Where to Find Moonshot Crypto Gems

The discovery process has matured significantly. A few years ago, hunters relied almost entirely on Telegram groups and word of mouth. Today, an entire ecosystem of tools and platforms makes early access more democratic. Launchpads and presale platforms vet new projects to varying degrees, while dedicated token scanners analyze contract risk in seconds. On-chain analytics dashboards allow anyone to track freshly deployed contracts, monitor liquidity additions, and identify unusual trading patterns in real time.

Social channels still matter. Active communities on X, Farcaster, and even TikTok frequently surface new launches before they hit major aggregators. Following respected on-chain analysts and respected meme traders — and filtering out obvious paid shillers — remains one of the most reliable signals in a space dominated by noise.

Key Takeaways

Moonshot crypto is one of the most exciting and dangerous frontiers in digital assets. It offers retail traders a genuine chance at outsized returns, but only when approached with discipline, research, and realistic expectations. The projects that go to the moon are rare; the ones that go to zero are not.
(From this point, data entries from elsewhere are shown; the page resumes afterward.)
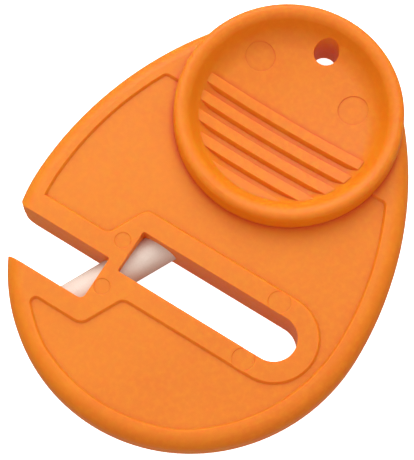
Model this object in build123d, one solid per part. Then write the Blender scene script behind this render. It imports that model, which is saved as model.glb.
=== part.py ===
"""Pocket scissors sharpener: two moulded half shells that hold a ceramic rod across a mouth and a slot.

Millimetres. The back face lies on z = 0 and the front face looks up. +X runs along the slot and
+Y runs up the body to the thumb disc. The origin is the middle of the outline, on the back face.
"""
from build123d import *
import os
from math import radians, tan

# overall
body_length = 87.6
body_width = 67.4
body_thickness = 9.4
back_shell_depth = 3.8

# outline: half an ellipse below its widest line, and two large arcs above it that run into the disc
widest_y = -9.0
front_edge_radius = 2.8
back_edge_radius = 3.5
parting_step = 0.1
lip_radius = 2.0

# thumb disc and its dish
disc_radius = 21.1
disc_height = 4.0
disc_draft = 2.5
rim_width = 2.34
rim_outer_radius = 1.1
rim_inner_radius = 2.0
dish_drop = 1.9
dish_floor_radius = 95.0
dish_wall_slope = 62.0
dish_foot_radius = 4.5

# grip ribs in the lower half of the dish
rib_count = 5
rib_pitch = 3.6
rib_width = 2.45
rib_slope_width = 0.6
rib_height = 0.8
rib_field_radius = 16.9
first_rib_drop = 0.2

# middle line of the ribs, the lanyard hole and the marks in the dish
grip_x = -0.7

# lanyard hole
hole_radius = 2.35
hole_from_top = 6.4

# slot, mouth and the neck between them
slot_width = 8.65
slot_middle_y = -14.15
slot_end_wall = 9.9
mouth_width = 9.05
mouth_middle_y = -21.75
mouth_depth = 20.6
neck_width = 2.45
sharp_corner_radius = 0.4
mouth_corner_radius = 1.1

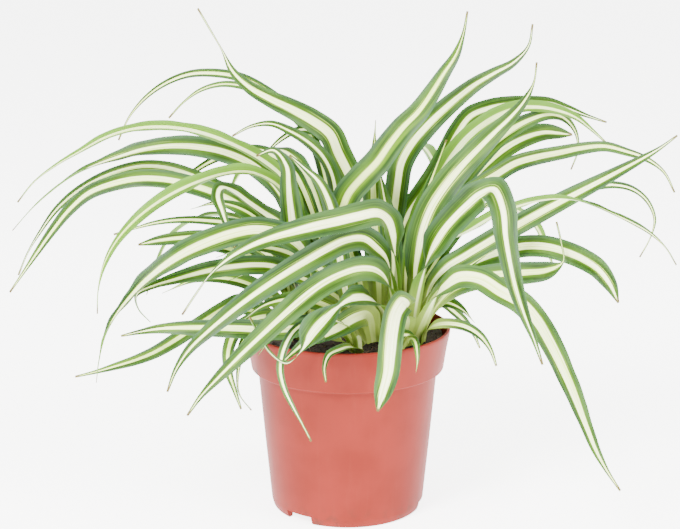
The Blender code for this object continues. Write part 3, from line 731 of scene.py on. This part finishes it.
stageLook = {
    "floor": "#f4f4f2",
    "floorRadius": 7.0,
    "skyStrength": 1.8,
    "floorGlow": 4.6,        # a paper sweep lit from below
    "softboxes": {           # place, width across and watts
        "key softbox": ((-0.9, -1.3, 1.5), 0.8, 135),
        "fill softbox": ((1.4, -0.9, 1.0), 1.0, 55),
    },
    "aim": (0, 0, 0.15),
    "camera": (-0.0044, -0.9, 0.3557),
    "cameraTilt": 0.23,      # radians below level
    "lens": 84.52,
}


def makeStage():
    look = stageLook
    material = newMaterial("white paper sweep", Roughness=0.9, Base_Color=linearColour(look["floor"]),
                           Emission_Color=(1, 1, 1, 1), Emission_Strength=look["floorGlow"])[0]
    angle = np.linspace(0, 2 * math.pi, 96, endpoint=False)
    rim = np.stack([np.cos(angle), np.sin(angle), 0 * angle], axis=1) * look["floorRadius"]
    meshPiece("floor", rim, [range(96)], material)
    world = bpy.data.worlds.new("white studio")
    bpy.context.scene.world = world
    world.use_nodes = True
    background = world.node_tree.nodes["Background"]
    background.inputs["Color"].default_value = (1, 1, 1, 1)
    background.inputs["Strength"].default_value = look["skyStrength"]


def addSoftbox(name, place, size, watts):
    # a round lamp that is turned to face the plant
    light = bpy.data.lights.new(name, "AREA")
    light.shape, light.size, light.energy = "DISK", size, watts
    lamp = bpy.data.objects.new(name, light)
    bpy.context.scene.collection.objects.link(lamp)
    lamp.location = place
    aim = np.array(stageLook["aim"]) - np.array(place)
    down = math.acos(-aim[2] / np.linalg.norm(aim))
    lamp.rotation_euler = (down, 0, math.atan2(aim[1], aim[0]) - math.pi / 2)


def makeCamera():
    look = stageLook
    data = bpy.data.cameras.new("camera")
    data.sensor_width, data.lens, data.clip_end = 36, look["lens"], 50
    camera = bpy.data.objects.new("camera", data)
    bpy.context.scene.collection.objects.link(camera)
    camera.location = look["camera"]
    camera.rotation_euler = (math.pi / 2 - look["cameraTilt"], 0, 0)
    bpy.context.scene.camera = camera


makeCamera()
makeStage()
for name, (place, size, watts) in stageLook["softboxes"].items():
    addSoftbox(name, place, size, watts)
print("stage ready")
makePot(potMaterial())
print("pot ready")
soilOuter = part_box("potting_soil")[1].x - 0.5 * mm
soilRandom = np.random.default_rng(5)
makeSoil(soilMaterial("peat, damp", "peat", "dryPeat"), soilOuter)
makeCrumbs(soilMaterial("peat crumbs", "peat", "dryPeat"), soilOuter, soilRandom)
makeFibres(soilMaterial("peat fibres", "dryPeat", "fibre"), soilRandom)
print("soil ready")
stemLook = stemMaterial()
for name, place in zip(stemNames, stemPlaces):
    makeStem(name, place, stemLook)
leafLook = leafMaterial()
for number, name in enumerate([*leafNames, *moreLeaves]):
    makeLeaf(name, number, leafLook)
print("leaves ready:", len(leafNames) + len(moreLeaves))
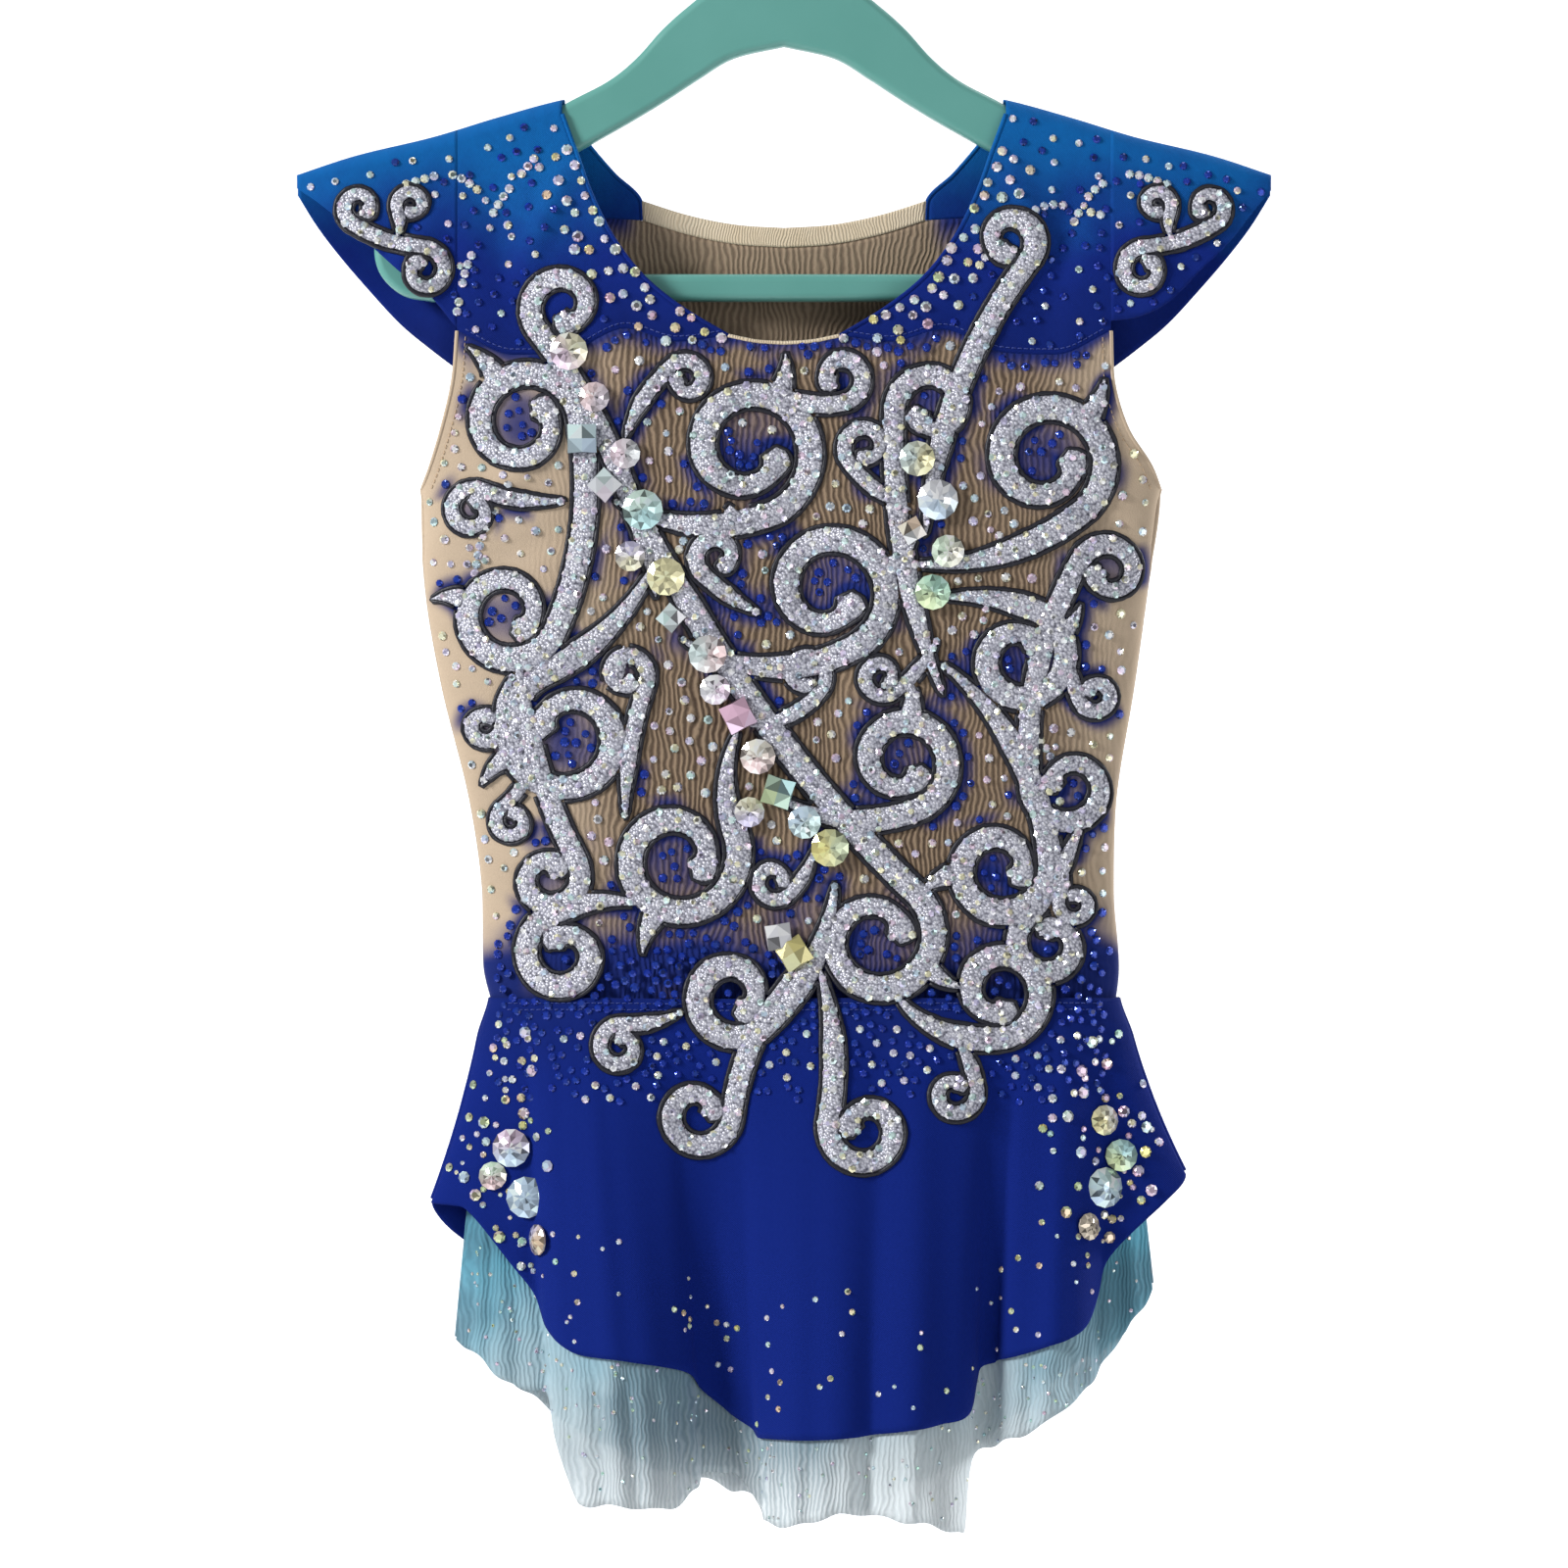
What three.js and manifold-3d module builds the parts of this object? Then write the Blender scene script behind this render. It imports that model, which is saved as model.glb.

  • Size positions small and diversify across multiple early bets
  • Verify contracts, liquidity locks, and holder distribution before buying
  • Ride narratives early rather than chasing already-pumped tokens
  • Take profits along the way — waiting for the top usually means missing it
  • Survivorship bias is real: every moonshot story you read is one of the few that worked

The next 100x token may already be live on-chain right now. The challenge is finding it — and having the risk controls in place to actually keep the gains.